The Quatermass Experiment foi um êxito, que levou a uma sequela intitulada Quatermass II em 1955, já depois da dupla Kneale-Cartier ter lançado aclamadas versões televisivas de Wuthering Heigths e Nineteen Eighty-Four, com um novo actor a interpretar o professor (e a cada nova série surgiu um novo actor principal – o sisudo John Robinson substituiu Reginald Tate, que havia morrido, mas seriam as sobrancelhas do afável André Morell a fixar a imagem da personagem -, uma tradição que passaria para o Doctor Who). Esta segunda série, uma espécie de They Live (Eles Vivem, 1988) avant la lettre, mostra o governo e o exército britânicos controlados por forças extra-terrestres que tentam dominar os humanos (uma constante nas forças extra-terrestres) servindo-se deles sem que os próprios saibam. É a paranóia conspirativa a descer sobre uma cidadezinha costeira inglesa, ou como o mais fundo terror vivifica na aparente normalidade da vida quotidiana.

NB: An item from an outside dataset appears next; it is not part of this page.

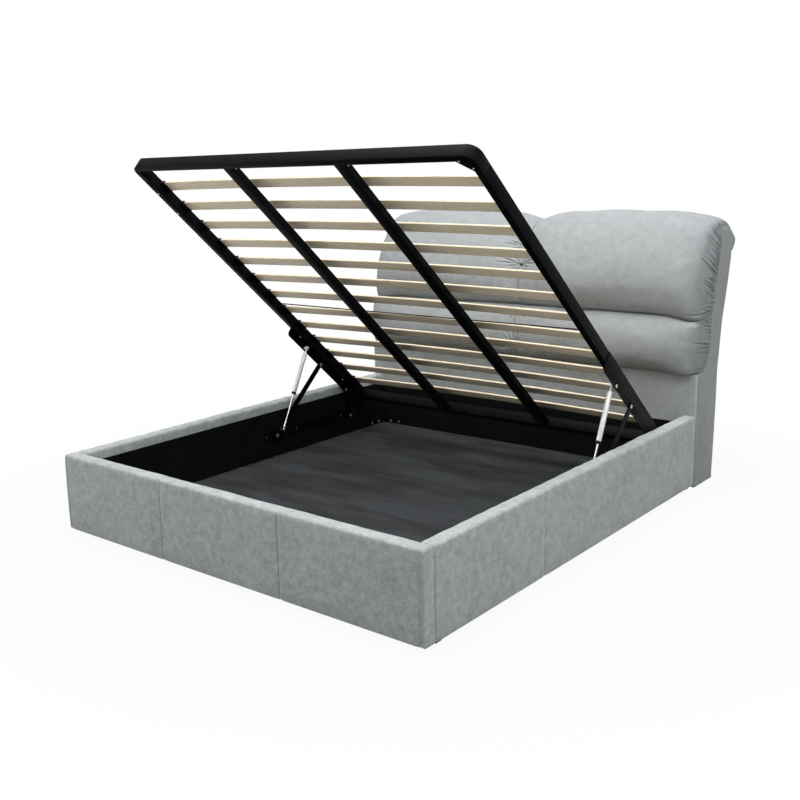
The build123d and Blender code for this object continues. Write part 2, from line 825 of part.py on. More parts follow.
with BuildPart() as corner_plate:
    with BuildSketch(lift_plane.offset(-tube_height)):
        plate_x = frame_inner_half + corner_plate_lap
        plate_along = foot_bar_inner + corner_plate_lap
        foot_corner = (plate_x - corner_plate_leg, -plate_along)
        side_corner = (plate_x, corner_plate_leg - plate_along)
        with BuildLine():
            Polyline((plate_x, -plate_along), foot_corner, side_corner, close=True)
        make_face()
    extrude(amount=-corner_plate_steel)
    drill(frame_bolt_seats, frame_bolt_hole_radius, frame_bolt_length)
save(corner_plate, "lift_frame_corner_plate")


# Slats: bowed boards across the lift frame, with both ends in plastic holders on its side rails

slat_pitch = (platform_length - head_slat_place - foot_slat_place) / (slat_count - 1)
slat_places = [head_slat_place + number * slat_pitch for number in range(slat_count)]
slat_half = frame_inner_half - slat_end_gap
slat_crown = slat_bow - slat_end_drop
with BuildPart() as slats:
    with BuildSketch(*[section_plane(place - slat_width / 2) for place in slat_places]):
        with BuildLine():
            left_end, right_end = (-slat_half, -slat_end_drop), (slat_half, -slat_end_drop)
            left_top, right_top = [(x, slat_thickness - slat_end_drop) for x in (-slat_half, slat_half)]
            ThreePointArc(left_end, (0, slat_crown), right_end)
            Line(right_end, right_top)
            ThreePointArc(right_top, (0, slat_crown + slat_thickness), left_top)
            Line(left_top, left_end)
        make_face()
    extrude(amount=slat_width)
save(slats, "slats")

with BuildPart() as slat_holders:
    holder_middle = frame_inner_half - holder_reach / 2
    with BuildSketch(*[section_plane(place - holder_length / 2) for place in slat_places]):
        with Locations((-holder_middle, -holder_depth / 2), (holder_middle, -holder_depth / 2)):
            Rectangle(holder_reach, holder_depth)
    extrude(amount=holder_length)
    pocket_bottom = -slat_end_drop - seat_gap
    pocket_height = slat_thickness + seat_gap + holder_top_clearance
    pocket_outer = frame_inner_half - holder_end_gap
    pocket_reach = holder_reach - holder_end_gap + overrun
    pocket_middle = pocket_outer - pocket_reach / 2
    pocket_length = slat_width + 2 * seat_gap
    pocket_z = pocket_bottom + pocket_height / 2
    with BuildSketch(*[section_plane(place - pocket_length / 2) for place in slat_places]):
        with Locations((-pocket_middle, pocket_z), (pocket_middle, pocket_z)):
            Rectangle(pocket_reach, pocket_height)
    extrude(amount=pocket_length, mode=Mode.SUBTRACT)
save(slat_holders, "slat_holders")


# Frame plates: the lift frame's half of the mechanism, hung outside its side rails

def frame_plate(side):
    """An upright plate with two tabs under the tube, holed for its pins and bolts."""
    with BuildPart() as plate:
        with BuildSketch(frame_side_plane(low_x(side, bracket_inner, bracket_outer))) as outline:
            middle = -(frame_plate_start + frame_plate_end) / 2
            with Locations((middle, -frame_plate_depth / 2)):
                Rectangle(frame_plate_end - frame_plate_start, frame_plate_depth)
            fillet(outline.vertices().group_by(Axis.Y)[0], frame_plate_corner)
            for along in (front_pivot_along, rear_pivot_along):
                with Locations((-along, pivot_rise)):
                    Circle(pin_radius + pin_clearance, mode=Mode.SUBTRACT)
            with Locations((-strut_stud_along, pivot_rise)):
                Circle(stud_radius + pin_clearance, mode=Mode.SUBTRACT)
        extrude(amount=bracket_plate_steel)
        tab_inner = frame_inner_half
        with BuildSketch(frame_side_plane(low_x(side, tab_inner, bracket_inner))):
            for start in plate_tab_places:
                tab_middle = (-start - plate_tab_length / 2, -tube_height - bracket_plate_steel / 2)
                with Locations(tab_middle):
                    Rectangle(plate_tab_length, bracket_plate_steel)
        extrude(amount=tube_width)
        drill(frame_bolt_seats, frame_bolt_hole_radius, frame_bolt_length)
    return plate


for side, name in sides:
    save(frame_plate(side), f"frame_plate_{name}")

with BuildPart() as frame_bolts:
    with BuildSketch(*frame_bolt_seats):
        RegularPolygon(frame_bolt_head_radius, 6)
    extrude(amount=frame_bolt_head_height)
    with BuildSketch(*frame_bolt_seats):
        Circle(frame_bolt_shank_radius)
    extrude(amount=-frame_bolt_length)
save(frame_bolts, "frame_bolts")


# Pins of the frame plates. The rear links' and struts' pins end just short of the piece that they carry

with BuildPart() as frame_pins:
    for side, _ in sides:
        for place in (front_joint, rear_joint):
            cross_pin(side, bracket_inner - pin_head_height, bracket_inner, place, pin_head_radius)
        cross_pin(side, bracket_inner, link_outer, front_joint, pin_radius)
        cap_end = link_outer + pin_head_height - seat_gap
        cross_pin(side, link_outer + seat_gap, cap_end, front_joint, stud_cap_radius)
        cross_pin(side, link_outer, link_outer + seat_gap, front_joint, pin_radius)
        cross_pin(side, bracket_inner, link_inner - seat_gap, rear_joint, pin_radius)
        cross_pin(side, eye_outer + seat_gap, bracket_inner, strut_top, stud_shoulder_radius)
        cross_pin(side, bracket_inner, bracket_outer, strut_top, stud_radius)
        cross_pin(side, bracket_outer, bracket_outer + flat_head_height, strut_top, stud_cap_radius)
save(frame_pins, "frame_pins")


# Base plates: the box's half of the mechanism, screwed to the side rails inside the storage space

def base_plate(side, name):
    """An upright plate with a cheek in front of it that holds the lever's pin and the strut's stud."""
    with BuildPart() as plate:
        with BuildSketch(Plane.YZ.offset(low_x(side, base_plate_inner, inner_half))):
            middle = (base_plate_start + base_plate_end) / 2
            with Locations((middle, base_plate_foot_height + base_plate_height / 2)):
                RectangleRounded(base_plate_end - base_plate_start, base_plate_height, base_plate_corner)
        extrude(amount=plate_steel)
        cheek_start = front_pivot[0] - cheek_lead
        cheek_height = strut_foot_height + cheek_margin - base_plate_foot_height
        with BuildSketch(Plane.YZ.offset(low_x(side, cheek_inner, cheek_outer))) as cheek:
            cheek_middle = (cheek_start + cheek_length / 2, base_plate_foot_height + cheek_height / 2)
            with Locations(cheek_middle):
                Rectangle(cheek_length, cheek_height)
            fillet(cheek.vertices().group_by(Axis.Y)[-1], cheek_corner)
        extrude(amount=plate_steel)
        with BuildSketch(Plane.YZ.offset(low_x(side, cheek_outer, base_plate_inner))):
            with Locations((cheek_middle[0], base_plate_foot_height + plate_steel / 2)):
                Rectangle(cheek_length, plate_steel)
        extrude(amount=base_plate_inner - cheek_outer)
        across = inner_half - cheek_inner
        with BuildSketch(Plane.YZ.offset(low_x(side, cheek_inner, inner_half))):
            with Locations(front_pivot, rear_pivot):
                Circle(pin_radius + pin_clearance)
            with Locations(strut_foot):
                Circle(stud_radius + pin_clearance)
        extrude(amount=across, mode=Mode.SUBTRACT)
        faces = [seat.offset(plate_steel) for seat in base_screw_seats[name]]
        with Locations(*faces):
            CounterSinkHole(
                base_screw_hole_radius, base_screw_head_radius + screw_clearance, plate_steel + overrun
            )
    return plate


for side, name in sides:
    save(base_plate(side, name), f"base_plate_{name}")


def base_screw(side, seat):
    """One countersunk screw whose head is flush with the base plate, added to the open part."""
    head_depth = base_screw_head_radius - base_screw_radius
    y, z = seat.origin.Y, seat.origin.Z
    face = Plane(origin=(side * base_plate_inner, y, z), x_dir=(0, 1, 0), z_dir=(0, 0, 1))
    with BuildSketch(face) as half:
        with BuildLine():
            Polyline(
                (0, 0), (base_screw_head_radius, 0), (base_screw_radius, -side * head_depth),
                (base_screw_radius, -side * base_screw_length), (0, -side * base_screw_length), close=True,
            )
        make_face()
    revolve(half.sketch, axis=Axis((0, y, z), (1, 0, 0)))


with BuildPart() as base_plate_screws:
    for side, name in sides:
        for seat in base_screw_seats[name]:
            base_screw(side, seat)
save(base_plate_screws, "base_plate_screws")

with BuildPart() as base_pins:
    for side, _ in sides:
        cross_pin(side, cheek_inner, inner_half, front_pivot, pin_radius)
        cross_pin(side, cheek_inner - pin_head_height, cheek_inner, front_pivot, pin_head_radius)
        rear_head_outer = link_inner - seat_gap
        cross_pin(side, rear_head_outer, inner_half, rear_pivot, pin_radius)
        cross_pin(side, rear_head_outer - pin_head_height, rear_head_outer, rear_pivot, pin_head_radius)
        cross_pin(side, eye_inner - seat_gap, cheek_outer, strut_foot, stud_radius)
        cross_pin(side, eye_outer + seat_gap, cheek_inner, strut_foot, stud_shoulder_radius)
        cap_outer = eye_inner - seat_gap
        cross_pin(side, cap_outer - pin_head_height, cap_outer, strut_foot, stud_cap_radius)
save(base_pins, "base_pins")


# Links: a long front lever and a short rear link on each side. The rear link's far end has no hole, because
# its pin ends just short of it

def link(side, start, end, far_hole):
    """One flat link between two pivots, with round ends."""
    plane, reach, _ = link_plane(low_x(side, link_inner, link_outer), start, end)
    with BuildPart() as bar:
        with BuildSketch(plane):
            with Locations((reach / 2, 0)):
                SlotCenterToCenter(reach, link_width)
            hole_places = [(0, 0), (reach, 0)] if far_hole else [(0, 0)]
            with Locations(*hole_places):
                Circle(pin_radius + pin_clearance, mode=Mode.SUBTRACT)
        extrude(amount=link_steel)
    return bar


for side, name in sides:
    save(link(side, front_pivot, front_joint, True), f"front_lever_{name}")
    save(link(side, rear_pivot, rear_joint, False), f"rear_link_{name}")


# Gas struts: a rod whose eye turns on the base plate's stud, in a cylinder that reaches the frame plate

_, strut_length, strut_direction = link_plane(0, strut_foot, strut_top)
cylinder_end = strut_length - cylinder_top_gap
cylinder_start = cylinder_end - cylinder_length
piston_start = cylinder_start + gland_length + piston_margin


def strut_section(side, distance):
    """A plane across one strut at a distance from its foot, facing its top."""
    _, toward_y, toward_z = strut_direction
    origin = (side * strut_x, strut_foot[0] + distance * toward_y, strut_foot[1] + distance * toward_z)
    return Plane(origin=origin, x_dir=(1, 0, 0), z_dir=strut_direction)


def strut_round(side, start, end, radius, mode=Mode.ADD):
    """A round length of one strut, added to or cut from the part that is open."""
    with BuildSketch(strut_section(side, start)) as section:
        Circle(radius)
    extrude(section.sketch, amount=end - start, mode=mode)


def strut_eye(side, place):
    """The flat round eye at one end of a strut."""
    with BuildSketch(Plane.YZ.offset(low_x(side, eye_inner, eye_outer))) as eye:
        with Locations(place):
            Circle(strut_eye_radius)
    extrude(eye.sketch, amount=strut_eye_width)


for side, name in sides:
    with BuildPart() as strut_rod:
        strut_eye(side, strut_foot)
        collar_end = strut_eye_radius + rod_collar_length
        strut_round(side, stud_radius, collar_end, neck_radius)
        strut_round(side, strut_eye_radius, collar_end, rod_collar_radius)
        strut_round(side, strut_eye_radius, piston_start, rod_radius)
        strut_round(side, piston_start, piston_start + piston_length, piston_radius)
        with BuildSketch(Plane.YZ.offset(low_x(side, eye_inner, eye_outer))):
            with Locations(strut_foot):
                Circle(stud_radius + pin_clearance)
        extrude(amount=strut_eye_width, mode=Mode.SUBTRACT)
    save(strut_rod, f"strut_rod_{name}")

    with BuildPart() as strut_cylinder:
        strut_round(side, cylinder_start, cylinder_end, cylinder_radius)
        strut_round(side, cylinder_end, strut_length, neck_radius)
        strut_eye(side, strut_top)
        bore_end = cylinder_end - cylinder_wall
        strut_round(side, cylinder_start + gland_length, bore_end, cylinder_bore_radius, Mode.SUBTRACT)
        strut_round(
            side, cylinder_start, cylinder_start + gland_length, rod_radius + pin_clearance, Mode.SUBTRACT
        )
    save(strut_cylinder, f"strut_cylinder_{name}")
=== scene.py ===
# %% [markdown]
# An ottoman storage bed, dressed step by step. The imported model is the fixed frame: every board, tube, plate,
# link and pin already stands where it belongs. Here the hard parts get rounded edges and real finishes, and
# every upholstered part is built again as the soft thing it is. The bed is shown with its platform raised.

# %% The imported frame
import json
import math

import bpy
import numpy as np
from mathutils import Matrix, Vector

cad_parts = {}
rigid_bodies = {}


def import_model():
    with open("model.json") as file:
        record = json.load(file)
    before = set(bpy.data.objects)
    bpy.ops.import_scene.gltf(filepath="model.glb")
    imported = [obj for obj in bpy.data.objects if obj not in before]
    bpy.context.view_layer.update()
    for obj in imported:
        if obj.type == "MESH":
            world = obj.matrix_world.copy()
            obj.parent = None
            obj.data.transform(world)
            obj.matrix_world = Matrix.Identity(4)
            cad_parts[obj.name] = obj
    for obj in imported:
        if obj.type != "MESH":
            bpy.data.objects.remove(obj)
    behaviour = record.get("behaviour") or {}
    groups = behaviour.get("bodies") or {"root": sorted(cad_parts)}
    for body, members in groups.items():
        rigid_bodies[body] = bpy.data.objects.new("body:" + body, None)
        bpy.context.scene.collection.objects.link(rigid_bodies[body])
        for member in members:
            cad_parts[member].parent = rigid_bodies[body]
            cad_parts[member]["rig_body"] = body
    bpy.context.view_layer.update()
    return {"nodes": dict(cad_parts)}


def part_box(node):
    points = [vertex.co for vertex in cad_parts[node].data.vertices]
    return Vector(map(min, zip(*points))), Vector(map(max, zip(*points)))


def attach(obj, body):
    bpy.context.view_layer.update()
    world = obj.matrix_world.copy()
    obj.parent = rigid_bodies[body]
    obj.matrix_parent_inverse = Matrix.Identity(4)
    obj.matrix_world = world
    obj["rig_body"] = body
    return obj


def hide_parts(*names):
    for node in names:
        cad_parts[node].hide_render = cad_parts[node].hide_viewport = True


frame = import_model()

# %% [markdown]
# The camera stands off the right foot corner, a little above eye height, and looks along the bed towards the
# headboard. Its place could be set by eye, but here it was worked out from the box's straight edges, whose
# real directions are known. A small shift of the lens puts the bed where the picture has it, and the slight
# roll follows a photograph that was not quite level.

# %% Camera
camera_place = (2.8372, -3.7025, 1.5358)
azimuth, elevation, roll = math.radians(40.2), math.radians(10.32), math.radians(-1.61)
back = Vector((
    math.sin(azimuth) * math.cos(elevation),
    -math.cos(azimuth) * math.cos(elevation),
    math.sin(elevation),
))
level_right = Vector((math.cos(azimuth), math.sin(azimuth), 0))
level_up = back.cross(level_right)
camera_right = math.cos(roll) * level_right + math.sin(roll) * level_up
camera_up = -math.sin(roll) * level_right + math.cos(roll) * level_up
camera_data = bpy.data.cameras.new("camera")
camera_data.sensor_width = 36
camera_data.lens = 46.29
camera_data.shift_x, camera_data.shift_y = 0.037, -0.0558
camera = bpy.data.objects.new("camera", camera_data)
bpy.context.scene.collection.objects.link(camera)
camera.matrix_world = Matrix((
    (camera_right.x, camera_up.x, back.x, camera_place[0]),
    (camera_right.y, camera_up.y, back.y, camera_place[1]),
    (camera_right.z, camera_up.z, back.z, camera_place[2]),
    (0, 0, 0, 1),
))
bpy.context.scene.camera = camera
bpy.context.scene.view_settings.view_transform = "Standard"
print("camera at", tuple(round(c, 2) for c in camera.location))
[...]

No fim da década, chegaria então Quatermass and the Pit, o melhor dos três primeiros Quatermass (e, presumivelmente, melhor do que o quarto, o que não posso garantir, porque não vi), proclamado um dos grandes triunfos da televisão inglesa: o estilo de Kneale atinge uma depuração que enjeita diálogos expositivos (que afligiam um pouco as séries anteriores), embora se mantenham as dificuldades técnicas (as emissões em directo, os primitivos efeitos especiais) que impossibilitam as grandes cenas de acção habituais na ficção científica contemporânea e impõem que a sugestão se sobreponha à visão das coisas (só o último episódio, em que all hell breaks loose literalmente, sofre com isso: os factos são mais relatados do que vistos). Ainda assim, a terceira vez que Bernard Quatermass salva o mundo do apocalipse (ofício para o qual professor tinha uma verdadeira vocação) tem um escopo maior do que o das séries anteriores: Kneale casa sagazmente o enredo com a própria história da humanidade. A veia auto-destrutiva dos seres humanos – a violência, as guerras -, as manifestações sobrenaturais – espectros, sons vindos de nenhures, aparições -, a bruxaria, e a própria figura do Diabo (semelhante a um espécime de Marte) devem-se às tentativas de colonização dos marcianos, quando o seu planeta começou a tornar-se inabitável há cerca de cinco milhões de anos.
Para lá de todas as qualidades – é uma obra de ficção científica muitíssimo bem escrita, engenhosa, inteligente, excitante e viciante -, Quatermass and the Pit é importante por uma outra razão: marca uma das primeiras contribuições do BBC Radiophonic Workshop, o misterioso grupo de músicos responsáveis pela música incidental, ruídos, estranhíssimos efeitos sonoros que apavoraram gerações de espectadores ingleses (e deram origem ao interessantíssimo sub-género hauntology na década passada). Quem ouvir isto e não sentir um frio a percorrer espinha acima, o horror a retesar os músculos e o cérebro a desfazer-se é maluco.